By 11:30, only 30 minutemen remained, while the migrant
supporters maintained nearly their entire contingent.
According to a witness, it was about then that Save Our State leader Don
Silva was the first to trespass into the day labor center, and four riot cops
followed him until he left. Less than half an hour later, another minutemen crossed into the center. A laborer,
asserting that the minuteman had thrown trash at him, pushed him
out, and the minuteman left to consult with Silva at
Silva’s taxi. He returned in a
huff and demanded the laborer be arrested for assault.

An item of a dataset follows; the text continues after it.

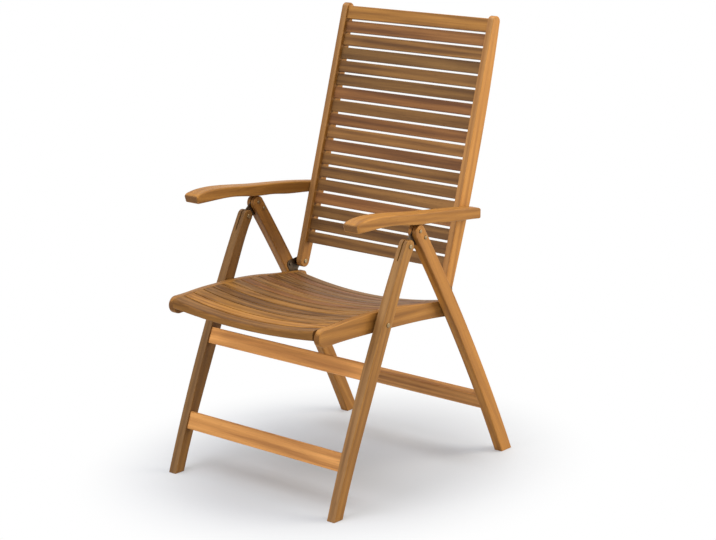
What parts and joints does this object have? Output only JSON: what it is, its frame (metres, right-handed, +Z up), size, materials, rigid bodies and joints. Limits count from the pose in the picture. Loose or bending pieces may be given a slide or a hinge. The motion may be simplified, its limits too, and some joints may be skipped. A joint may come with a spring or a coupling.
{
  "type": "folding garden armchair",
  "caption": "Slatted wooden folding armchair with crossed-leg frame, dished seat, tall leaning back and curved armrests on steel hinge plates.",
  "frame": {"origin": "on the floor under the middle of the overall box, chair upright and open", "axes": "+Z up, -Y towards the front of the seat, +X towards the sitter's left"},
  "size_m": [0.548, 0.72, 1.1083],
  "materials": {
    "frame_wood": "oiled",
    "slat_wood": "oiled",
    "steel": "dull zinc"
  },
  "bodies": {
    "rear_frame": {"rear_leg_left": "frame_wood", "rear_leg_right": "frame_wood", "rear_stretcher": "frame_wood", "leg_hinge_plate_left": "steel", "leg_hinge_plate_right": "steel", "leg_hinge_rivets": "steel", "back_hinge_plate_left": "steel", "back_hinge_plate_right": "steel", "back_hinge_screws": "steel"},
    "front_frame": {"front_leg_left": "frame_wood", "front_leg_right": "frame_wood", "upper_front_stretcher": "frame_wood", "lower_front_stretcher": "frame_wood", "leg_pivot_rivets": "steel"},
    "seat": {"seat_rail_left": "frame_wood", "seat_rail_right": "frame_wood", "seat_nose_slat": "slat_wood", "seat_slat_01": "slat_wood", "seat_slat_02": "slat_wood", "seat_slat_03": "slat_wood", "seat_slat_04": "slat_wood", "seat_slat_05": "slat_wood", "seat_slat_06": "slat_wood", "seat_slat_07": "slat_wood", "seat_slat_08": "slat_wood", "seat_slat_09": "slat_wood", "seat_slat_10": "slat_wood", "seat_slat_11": "slat_wood", "seat_slat_12": "slat_wood", "seat_slat_13": "slat_wood", "seat_bolts": "steel", "seat_spacers": "steel"},
    "back": {"back_stile_left": "frame_wood", "back_stile_right": "frame_wood", "back_top_rail": "slat_wood", "back_slat_01": "slat_wood", "back_slat_02": "slat_wood", "back_slat_03": "slat_wood", "back_slat_04": "slat_wood", "back_slat_05": "slat_wood", "back_slat_06": "slat_wood", "back_slat_07": "slat_wood", "back_slat_08": "slat_wood", "back_slat_09": "slat_wood", "back_slat_10": "slat_wood", "back_slat_11": "slat_wood", "back_slat_12": "slat_wood", "back_slat_13": "slat_wood", "back_slat_14": "slat_wood", "back_slat_15": "slat_wood", "back_slat_16": "slat_wood", "back_slat_17": "slat_wood", "back_pivot_pins": "steel"},
    "arm_left": {"armrest_left": "frame_wood", "arm_pivot_pin_left": "steel"},
    "arm_right": {"armrest_right": "frame_wood", "arm_pivot_pin_right": "steel"}
  },
  "joints": [
    {"name": "leg_fold", "type": "hinge", "parent": "rear_frame", "child": "front_frame", "pos_m": [0, -0.067, 0.6055], "axis": [1, 0, 0], "range_deg": [0, 50]},
    {"name": "seat_fold", "type": "hinge", "parent": "front_frame", "child": "seat", "pos_m": [0, -0.1484, 0.4329], "axis": [1, 0, 0], "range_deg": [-95.5, 0]},
    {"name": "back_fold", "type": "hinge", "parent": "rear_frame", "child": "back", "pos_m": [0, 0.1205, 0.46], "axis": [1, 0, 0], "range_deg": [0, 46]},
    {"name": "arm_fold_left", "type": "hinge", "parent": "back", "child": "arm_left", "pos_m": [0, 0.1785, 0.644], "axis": [1, 0, 0], "range_deg": [-83, 0]},
    {"name": "arm_fold_right", "type": "hinge", "parent": "back", "child": "arm_right", "pos_m": [0, 0.1785, 0.644], "axis": [1, 0, 0], "range_deg": [-83, 0]}
  ],
  "couplings": [
    {"joint": "seat_fold", "follows": "leg_fold", "ratio": -1.9},
    {"joint": "arm_fold_left", "follows": "back_fold", "ratio": -1.8},
    {"joint": "arm_fold_right", "follows": "back_fold", "ratio": -1.8}
  ]
}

The police officer said that he hadn’t seen the incident, and the
minuteman promised to file charges against the laborer anyway.
At 11:40, the last handful minutemen marched out, and the storm clouds
had cleared for the time being.
Ray Herrera (c) and Ted Hayes (r) stand with a depiction of a Confederate flag.
minutemen photographer and associate walk through Aztec ceremonial dancers. The man in the back later trespassed into the day labor center.
minutemen and minutewomen smile for the photographer on their way out, after spewing hours of hate-filled diatribe.